For Bayang, the candidate has to first fit the beauty archetype favored by a pageant, such as a Barbie look for Miss International or an edgier look for Miss Universe. Then he scrutinizes the delegates to go through that first filter.
“I check profiles and have come out with a Top 15 since 2011. Shamcey, I thought, deserved to be first runner-up. Angola, though, shone that time,” he explained. “I decide on, No. 1, height; No. 2, sash; No. 3, package—not just beauty.
“Gut-feel, pageant experience and inside stories” are Tinio’s three-fold gauge. “There is a line between objectivity and subjectivity that I try not to blur in the process. Staying in the firing line is the best place to be in making forecasts.”
An eye “is something you develop through years and years of following the pageant,” Dychiao says. “Just like any craft that becomes your passion, you get better and better at it over time. This is my passion, and so I pursue it with zest and vigor.”All four pageant enthusiasts believe Medina can make it to the Top 3.
Divining the outcome
Believe it or not, other people would involve fortune-telling, séances and other supernatural stuff. In the practice of predicting, however, success rate is the currency.
Another exciting aspect of pageant-love is the mastery of data—the more you know (and the more unique the information you have), the better you are in the eyes of your fellow followers.
“I can name every single winner since the pageant’s debut in 1952, or name where the pageant was held each year since 1973 (the first time it was held outside the US), or name all the runner-ups since 1987,” notes Dychiao. Sometimes, he admits, he would amaze friends with his mastery of pageant trivia.

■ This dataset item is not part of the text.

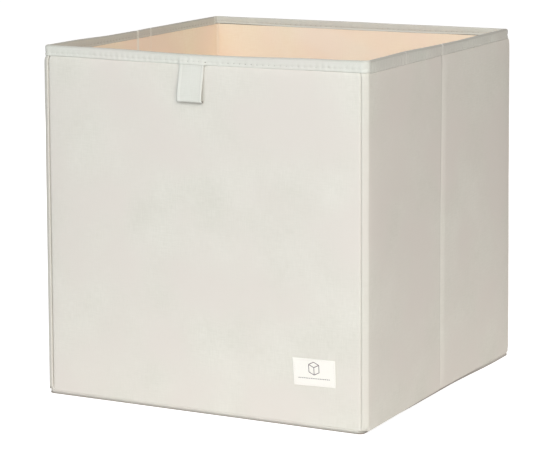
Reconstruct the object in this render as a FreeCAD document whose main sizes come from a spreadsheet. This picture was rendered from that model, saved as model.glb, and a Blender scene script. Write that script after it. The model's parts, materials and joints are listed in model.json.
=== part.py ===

Tinio says that no winner of the award Miss Congeniality or its equivalent has ever won the crown at Miss Universe. He tells us it’s just one of his many favorite factoids about the pageant. Their inclination for pageants enriches them, all four agree.
Perks
“The downsides are minimal if you measure the upticks,” Tinio says. Because of his involvement with Missosology, Francisco has been able to meet candidates and travel abroad.
“Watching pageants, it’s a matter of pride,” Bayang notes. “I really love seeing a Filipina on that platform. I don’t wanna be there, but I want somebody to be there.”
Times have changed
“It is an interest that adds a little bit excitement to my stressful career,” says Dychiao, who works in banking. It is only one of his many hobbies. There’s also culture, travel, food and film (he follows the Oscars and is excited about “La La Land”).
None of them see the pageant as detrimental to women.
“Times have changed,” says Tinio. “I know a lot of women who have already moved on. Don’t you think it’s high time to look at Miss Universe from a more progressive angle?”
“I think pageants are beneficial in fostering social causes, in empowering its participants to promote various initiatives and be a positive influence to those around them, in providing healthy competition and unity in diversity amid a growing worldwide protectionist trend, and more importantly, in allowing young women from all over the world to dream, and dream big,” says Dychiao.
Francisco channeled Lara Dutta’s winning answer during Miss Universe 2000: “It allows women to foray into the fields they want to pursue.
Bayang said: “I don’t think they have a profound understanding of the matter. You can say that for barangay beauty pageants because they can be plain spectacle, plain entertainment. Miss Universe is different. There’s advocacy, and people pay big money to get in.”
Where will Bayang be during the coronation this time? “I have a class, but I will definitely find time to watch it on TV.”